L’Ucraina può avere garanzie di sicurezza anche se resta fuori dalla Nato, dice Crosetto

L’Ucraina difesa dall’articolo 5 della Nato, ma fuori dall’alleanza per non indispettire troppo la Russia. È la soluzione più percorribile, al momento, secondo il ministro della Difesa Guido Crosetto, per garantire la sicurezza di Kyjiv dopo un cessate il fuoco.
Intervistato da Repubblica, il ministro ha parlato di «un impegno di sicurezza che si assumerebbero le nazioni». «con la Nato si garantirebbe una deterrenza superiore», ma la Russia non accetterebbe l’ingresso dell’Ucraina nell’Alleanza Atlantica, per cui suggerisce di cercare altre soluzioni. E una, dice il ministro, potrebbe essere proprio quella di tutelare Kyjiv con la difesa aerea, navale e terrestre dell’alleanza, come se entrasse in funzione l’articolo 5 – quindi ci sarebbe un intervento alleato solo in caso di nuova aggressione. In questo scenario, non ci sarebbero soldati europei in Ucraina: una condizione che potrebbe aiutare Mosca a dialogare, secondo il ministro.
Il grosso vulnus di questa soluzione, il non detto dell’intervista, è che per l’Ucraina questa non sarebbe una grossa garanzia di sicurezza, perché senza truppe alleate sul terreno e solo con la promessa di intervento – peraltro non vincolata dall’ingresso nella Nato – non la metterebbe al riparo da futuri attacchi russi.
Durante l’intervista Crosetto evidenzia un dettaglio della strategia politica e militare della Russia: «I russi hanno un elefante dentro al salotto. Nel 2022 Putin ha ottenuto dalla Duma di cambiare la Costituzione per annettere quattro province ucraine, pur non controllandone alcune porzioni. Adesso ha capito che non può conquistare tutto il Donbas. È la regione più fortificata. Se volesse ottenerla con la guerra, avrebbe bisogno di sforzi militari, di produzione e di sacrifici umani pazzeschi. Ci vorrebbero anni. Ecco perché sta dicendo: rinuncio alla conquista totale di due delle quattro province, cioè Zaphorizhzhia e Kherson, ma datemi il Donbas. Ma vorrebbe dire comunque smentire la modifica della Costituzione».

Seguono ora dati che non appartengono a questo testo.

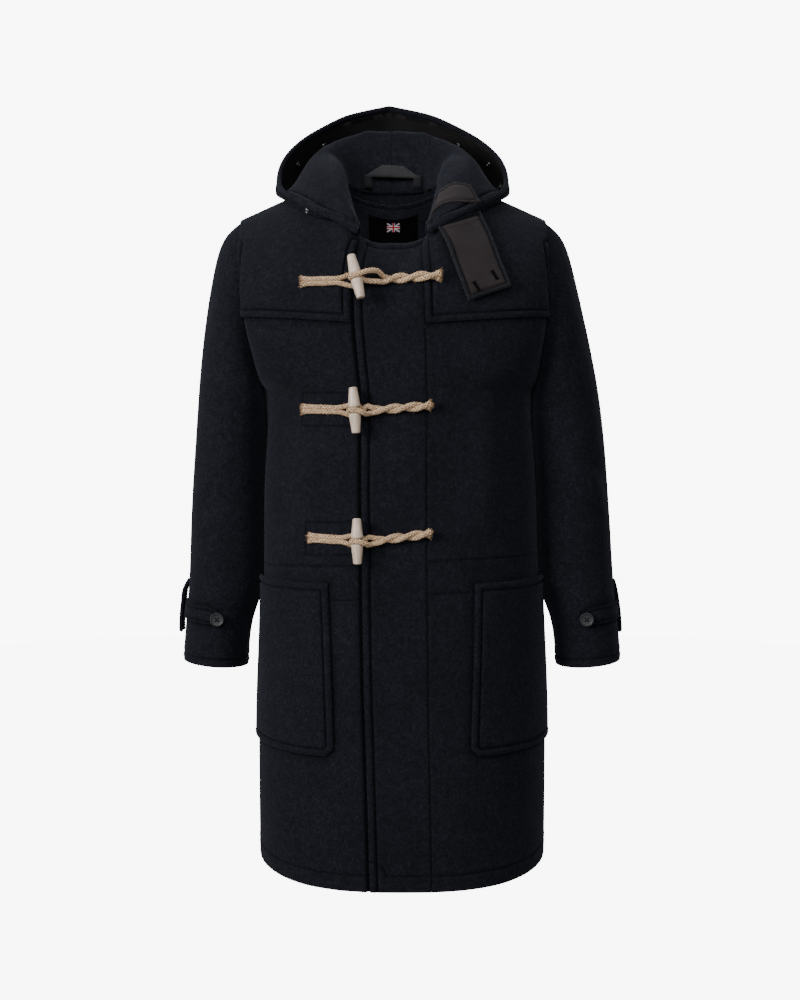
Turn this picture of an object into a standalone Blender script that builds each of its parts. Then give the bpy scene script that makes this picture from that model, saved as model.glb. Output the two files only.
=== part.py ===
"""Duffle coat in heavy wool, worn shape, hollow. Metres, +Z up, front at -Y, wearer's left at +X.
The origin is at the middle of the neck opening, at shoulder height, where a wearer carries it."""

import math
from collections import namedtuple

import bmesh
import bpy
import numpy as np
from mathutils import Matrix, Vector
from mathutils.bvhtree import BVHTree

# ---- cloth ----
WOOL = 0.0032  # coating wool
FACING = 0.0014  # thin facing cloth
SEAM_GAP = 0.0003  # between pieces that meet
PLY_GAP = 0.0006  # between pieces that lie on each other

# ---- body ----
HEM_Z = -0.959
HEM_RISE = 0.014  # how much higher the hem is at the side seams
UNDERARM_Z = -0.262
YOKE_SIDE_Z = -0.158  # lower yoke edge at the armhole
YOKE_MID_Z = -0.172  # lower yoke edge at the middle
FULLNESS = 2.4  # exponent of the body's cross-section, 2 is an ellipse
ARMHOLE_DEPTH = 0.080  # from the side line to the armhole edge, front and back

BodySection = namedtuple("BodySection", "z half_width front back")
BODY = [
    BodySection(HEM_Z, 0.2125, 0.172, 0.165),
    BodySection(-0.850, 0.2130, 0.169, 0.162),
    BodySection(-0.740, 0.2125, 0.165, 0.158),
    BodySection(-0.640, 0.2085, 0.160, 0.154),
    BodySection(-0.540, 0.2040, 0.155, 0.150),
    BodySection(-0.400, 0.2000, 0.151, 0.149),
    BodySection(UNDERARM_Z, 0.1960, 0.149, 0.148),
    BodySection(-0.215, 0.2050, 0.148, 0.148),
    BodySection(YOKE_SIDE_Z, 0.2145, 0.146, 0.148),
]

# ---- neck and shoulder ----
NECK_X = 0.076  # half the neck width
NECK_POINT_Z = 0.050
SHOULDER_X = 0.2225
SHOULDER_FALL = 0.452  # drop of the shoulder seam for each metre outwards
FRONT_NECK_Y = -0.090
FRONT_NECK_Z = -0.054
BACK_NECK_Y = 0.072
BACK_NECK_Z = 0.037

# ---- front edge ----
PlacketEdge = namedtuple("PlacketEdge", "z x")
PLACKET_EDGE = [
    PlacketEdge(HEM_Z, -0.0452),
    PlacketEdge(-0.800, -0.0495),
    PlacketEdge(-0.620, -0.0544),
    PlacketEdge(-0.470, -0.0542),
    PlacketEdge(-0.290, -0.0526),
    PlacketEdge(YOKE_SIDE_Z, -0.0475),
    PlacketEdge(0.0, -0.0462),
]
UNDERLAP_STEP = WOOL + PLY_GAP  # the under front runs on below the placket, this much lower

# ---- pockets ----
POCKET_BOTTOM_Z = -0.771
POCKET_MOUTH_Z = -0.529
POCKET_STAND = 0.0028  # how far the mouth stands off the front

# ---- the coat leans a little to the wearer's right towards the top ----
Lean = namedtuple("Lean", "z x")
LEAN = [
    Lean(-0.620, 0.0030),
    Lean(-0.420, 0.0004),
    Lean(-0.320, -0.0002),
    Lean(-0.260, -0.0022),
    Lean(-0.200, -0.0050),
    Lean(-0.140, -0.0078),
    Lean(-0.080, -0.0096),
    Lean(-0.020, -0.0100),
    Lean(0.080, -0.0115),
    Lean(0.180, -0.0170),
]

RIGHT = -1
LEFT = 1
FRONT = -1
BACK = 1


def smoothstep(value, low, high):
    share = min(max((value - low) / (high - low), 0.0), 1.0)
    return share * share * (3.0 - 2.0 * share)


def smooth_read(key, keys, values):
    """Reads a table with a smooth curve through its rows."""
    keys = np.asarray(keys, float)
    values = np.asarray(values, float)
    slopes = np.gradient(values, keys, axis=0)
    i = int(np.clip(np.searchsorted(keys, key) - 1, 0, len(keys) - 2))
    width = keys[i + 1] - keys[i]
    t = min(max((key - keys[i]) / width, 0.0), 1.0)
    start = (1 + 2 * t) * (1 - t) ** 2 * values[i] + t * t * (3 - 2 * t) * values[i + 1]
    return start + width * (t * (1 - t) ** 2 * slopes[i] - t * t * (1 - t) * slopes[i + 1])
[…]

Ma l’Ucraina non può accettare di perdere il Donbas. In primo luogo perché non è una regione occupata dai russi e in secondo luogo perché vorrebbe dire scoprire le proprie difese, creando una vulnerabilità per il resto del Paese. «Penso sarebbe impossibile farlo, per l’Ucraina», dice Crosetto. «Perché quella linea del fronte è la loro linea Maginot, la prima difesa del Paese dall’attacco russo. È piena di fortificazioni, si concentrano i migliori uomini. Cedere, per Kyjiv, significherebbe sacrificare la difesa futura. Ed è proprio per questa situazione di stallo che i russi si dicono pronti a trattare. Non a caso Lavrov dice: “Non è questione di territori”. Questo ci fa sperare».
Oggi si incontreranno di nuovo i Paesi della coalizione dei volenterosi, con gli Stati Uniti. Ma lo faranno a livello di Stati maggiori per delineare una strategia «per dare all’Ucraina garanzie di sicurezza e preparare l’invio di una forza di rassicurazione dopo il cessate il fuoco», scriveva la nota di Downing Street diffusa ieri. Per l’Italia parteciperà il generale Portolano. «Detto questo, la nostra linea non cambia. Per noi, qualcosa che riprenda l’articolo 5 pare una protezione adeguata. E non permette ai russi di dire: mandate truppe ai confini, state provocando di nuovo», dice Crosetto.
L’intervista si conclude con il ministro che paventa, in caso di accordo di pace, un Nobel non per il presidente americano Donald Trump – che però «se fermasse la guerra a Gaza e in Ucraina, gli darei anche due Nobel» – ma per la presidente del Consiglio italiana, Giorgia Meloni, perché «questo percorso di dialogo tra Europa e Stati Uniti ha avuto come collante Giorgia Meloni. Senza la sua presenza, pazienza, umiltà e preparazione non saremmo arrivati a questo punto». Ma al momento non sembra la priorità.